Dancing rewards the people who keep showing up. Conditioning is simply what keeps your body able to keep showing up — comfortably, steadily, and for years.

Frequently asked questions

Do dancers really need strength training?

Yes, though not the kind most people picture. Dancers benefit from targeted, low-load work for the feet, ankles, deep hip rotators, and core — the muscles that control balance, turnout, and a stable frame. It is about control and endurance, not lifting heavy.

How often should a dancer do conditioning?

Two or three short sessions a week is plenty for most social and amateur dancers. Ten to fifteen focused minutes covering balance, a little strength, and some mobility will do more than one long, occasional workout.

What conditioning can I do at home without equipment?

Most of it.

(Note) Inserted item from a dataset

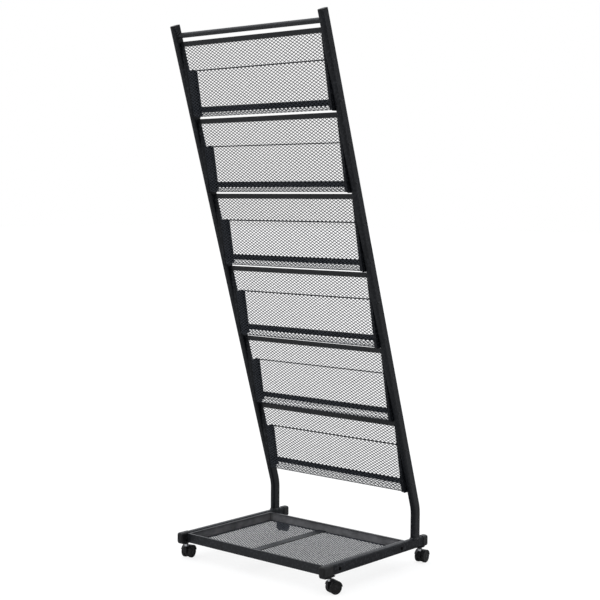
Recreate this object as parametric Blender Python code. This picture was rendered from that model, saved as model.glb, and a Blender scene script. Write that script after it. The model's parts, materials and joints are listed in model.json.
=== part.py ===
"""Brochure rack on casters: six mesh pockets between two leaning posts, over a rolling mesh tray."""
from math import cos, pi, radians, sin, tan

import bmesh
import bpy
from mathutils import Matrix, Vector

MM = 0.001

# Overall layout. X is the width, Y the depth (posts stand at +Y), Z is up, floor at Z = 0.
DEPTH_SHIFT = 198.2 * MM          # layout depths are counted from the near ends of the feet
SIDE_SHIFT = -1.5 * MM            # centres the bounding box, as the casters trail to one side
GAP = 0.3 * MM                    # between pieces that are welded or clipped together

# Side posts: rounded rectangular tube, upright at the foot, one bend, then leaning towards -Y.
LEAN = radians(17.82)
POST_X = 231.9 * MM
POST_W, POST_D, POST_R, POST_WALL = 15.0 * MM, 25.4 * MM, 5.0 * MM, 1.2 * MM
POST_DATUM = 357.6 * MM           # depth of the datum line the leaning section is counted from
BEND_Z = 140.9 * MM
BEND_R = 90.0 * MM
POST_AXIS = 10.2 * MM             # post centre behind the datum line
POST_U = 1243.4 * MM              # leaning length above the bend
POST_FOOT_Z = 68.3 * MM
PLUG_LEN, PLUG_PLAY = 14.0 * MM, 0.4 * MM
CAP_H, CAP_EDGE = 2.8 * MM, 0.8 * MM
RAIL_R, RAIL_WALL, RAIL_U = 6.5 * MM, 1.0 * MM, 1220.6 * MM

# Feet, their plastic ends and the tray between them.
FOOT_X, FOOT_W, FOOT_H, FOOT_Z = 230.6 * MM, 15.6 * MM, 25.0 * MM, 43.0 * MM
FOOT_LEN, FOOT_R, FOOT_INSET = 415.0 * MM, 4.5 * MM, 5.0 * MM
SHEET = 1.2 * MM
SLEEVE, SLEEVE_GAP, END_WALL = 0.9 * MM, 0.25 * MM, 4.6 * MM
SLEEVE_NEAR, SLEEVE_FAR = 33.0 * MM, 20.0 * MM
PAD_NEAR = (2.5 * MM, 43.0 * MM)   # how far the caster pad starts and ends from the foot's end
PAD_FAR = (11.0 * MM, 38.0 * MM)
PAD_W, PAD_DROP = 14.4 * MM, 2.9 * MM
BOSS_R0, BOSS_R1, BOSS_Z = 6.8 * MM, 5.6 * MM, 36.8 * MM
FRAME_X, FRAME_Y0, FRAME_Y1 = 221.2 * MM, 19.7 * MM, 338.6 * MM
FRAME_Z0, FRAME_Z1, RIM_W, LEDGE_W = 43.2 * MM, 66.0 * MM, 4.5 * MM, 9.0 * MM
TRAY_Z, TRAY_SHEET, STRIP_T = 45.5 * MM, 0.8 * MM, 1.5 * MM
STRIP_X0, STRIP_X1 = -50.0 * MM, -26.0 * MM

# Pockets. Section points are (v, h): v behind the datum line, h down from the tier's top.
TIERS = 6
TIER_TOP, TIER_PITCH = 1204.9 * MM, 193.7 * MM
BACK_V0, BACK_SLOPE = 9.9 * MM, 0.118
HEM_H, HEM_T, MESH_T = 12.2 * MM, 3.0 * MM, 1.0 * MM
BAR_H0, BAR_H1, BAR_T = 166.6 * MM, 180.4 * MM, 1.1 * MM
NEAR_FOLD = (-11.6 * MM, 182.2 * MM)    # the sheet's folds, below the back panel and at the lowest line
LOW_FOLD = (4.0 * MM, 187.2 * MM)
BAR_V, FRONT_SLOPE = 22.2 * MM, 0.137
PLATE_TOE = (20.6 * MM, 191.9 * MM)     # lowest far corner of the side plates
WIRE_H, WIRE_V, WIRE_R = 77.4 * MM, 34.2 * MM, 1.5 * MM
SIDE_X, SIDE_LIP, MESH_X = 224.0 * MM, 7.0 * MM, 222.3 * MM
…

Single-leg balance, calf raises, planks, glute bridges, hip and ankle mobility, and gentle stretching all need nothing but floor space. A resistance band is a nice optional extra for turnout and frame work.

Will conditioning help me avoid dance injuries?

Strong, mobile feet, ankles, and hips absorb the demands of turns, rises, and quick weight changes far better than stiff or weak ones. No exercise removes all risk, but consistent conditioning is one of the most reliable ways to keep dancing comfortably.

Is stretching better before or after dancing?

Save long static stretches for after, when the body is warm, or for a separate flexibility session. Before dancing, move through gentle, active mobility to prepare the joints. Cold, aggressive stretching can do more harm than good.